On the morning of November 11, 2013, we were transferred from a Central Security Forces camp — informally called the 10.5 km camp — to Prison 1 in Wadi al-Natrun.

Upon our arrival at 3 pm, we were received by a large number of officers, soldiers and intelligence personnel who met us with a storm of swearing, carrying arms, sticks, hoses, belts and water pipes in a terrifying scene. They monstrously beat us up on every bit of our bodies. They then placed us, like prisoners of war, one on top of the other, while they continued torturing and humiliating us.

They ordered us to call [former President] Mohamed Morsi the worst names.

They ordered us not to look into their eyes; they feared our looks, and those who did look them in the eye were strung up and severely beaten.

They strung up Maher Mohamed Morsi for having a name similar to [the former president] and beat and insulted him relentlessly.

As the physical and psychological torture continued, we were moved to a new 1.5 square meter space where a new group of policemen awaited us with all sorts of torture tools which they used on our bodies.

They took our clothes off and in a stream of filthy sadism, enjoyed inflicting physical and psychological torture on us.

They made us stand like prisoners of war, our heads to the wall, arms held up high, while their torture, insults and orders not to look them in the eye continued.

Both groups of regime men shared the same perverted ideas as they practiced clear violations of international agreements and local laws.

As the policemen made us crawl on the floor, they followed us with sticks, belts and water pipes, lashing our backs to force us to crawl faster.

We crawled for 500 meters amidst a barrage of swearing, beatings and threats.

They didn’t distinguish between old and young, healthy or injured, and they were determined to humiliate political leaders like former vice presidents and advisers to the president, members of parliament and party members.

After the crawling stage was over, it was followed by an excessively sadistic period as we stood naked.

They forced us to stand up and to repeatedly insult Morsi, while the beating and humiliation did not stop.

One of us who had a bandage on his chest was asked, “What’s that?” He replied it was a bandage from an operation. The policeman responded by beating him incessantly with a water pipe on the bandaged area — a scene that only tells about the oppression they are capable of in their hearts.

Our bodies — bloodied backs, swollen legs and bruised knees — would make you shiver.

They ordered us to organize. We didn’t understand, so they beat us nonstop, until we understood later it meant to start running in place.

We were out of breath. We had been fasting and we had been tortured for about two hours.

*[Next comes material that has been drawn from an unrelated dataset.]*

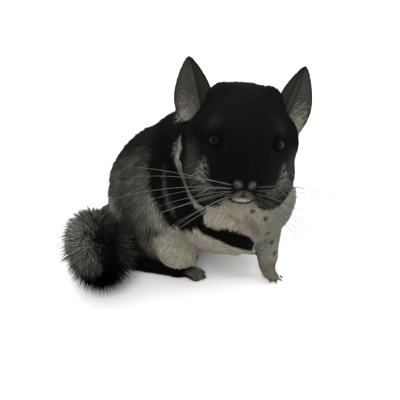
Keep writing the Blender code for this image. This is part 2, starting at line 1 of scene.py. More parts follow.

In a forced theft operation, they replaced what we had of money and belongings with ration cards that are less than their real value. The more you owned, the greater the theft was, and whoever tried to alert them to that was beaten further.

Although we were naked, except for our boxers, they body-searched us.

They gave us worn out, unclean, smelly, rough prison uniforms that were very light for the middle of winter.

They took our clothes and distributed them among themselves like they had inherited them.

All this occurred as the torture and swearing did not stop for a second.

The prison cell was not made for human use, and full of all types of insects — flying and crawling ones, in all colors and shapes. They put 40 of us detainees who were tortured in there. The cell had no beds, no mattresses, no covers, and we only had our light, rotten uniforms to protect us from the cold. The cold came in from all sides, the toilets were unusable, the water shortages were recurrent.

A new series of threats started: if, if, if, if… They were repeated nonstop, but we were barely aware of them, we were in such suffering and exhaustion.

We ask you, our families and the Egyptian people, to continue your struggle and to not be deterred in demanding your dignity and rights by what happened to us. Do not allow fear to come between you and do not forget the rights of the injured, the martyred and the detained. We put this responsibility in your hands, knowing that you will be up to it, for we will not allow the Egyptian people to experience what we experienced.

We call on the local and international media to scream out on our behalf calling for the rights of the detainees and their immediate release.

We call on Egyptian and international civil society organizations to take to court Interim President Adly Mansour, Prime Minister Hazem al-Beblawi, Defense Minister Abdel-Fattah al-Sisi, Interior Minister Mohamed Ibrahim, the head of prisons department, the head of Wadi al-Natrun prison and all officers, soldiers and state security personnel that participated in our torture on November 13, 2013.

We ask you to present them to courts in Egypt and to the International Criminal Court for having permitted our detention for all this time without any evidence, and for torturing us and refusing to allow us to defend ourselves, in a clear violation of local law and international agreements to which Egypt is a signatory. 

Islam Abu Ghazala is a 24-year-old graduate student, arrested in October 6, in Dokki during mass protests against the pro-military government. During his arrest, he received a bullet in his leg as well as rubber bullets in the head and back. He is being charged of belonging to an illegal group among other charges. He is currently on administrative detention repeatedly renewed over the last months and he started a hunger strike last month.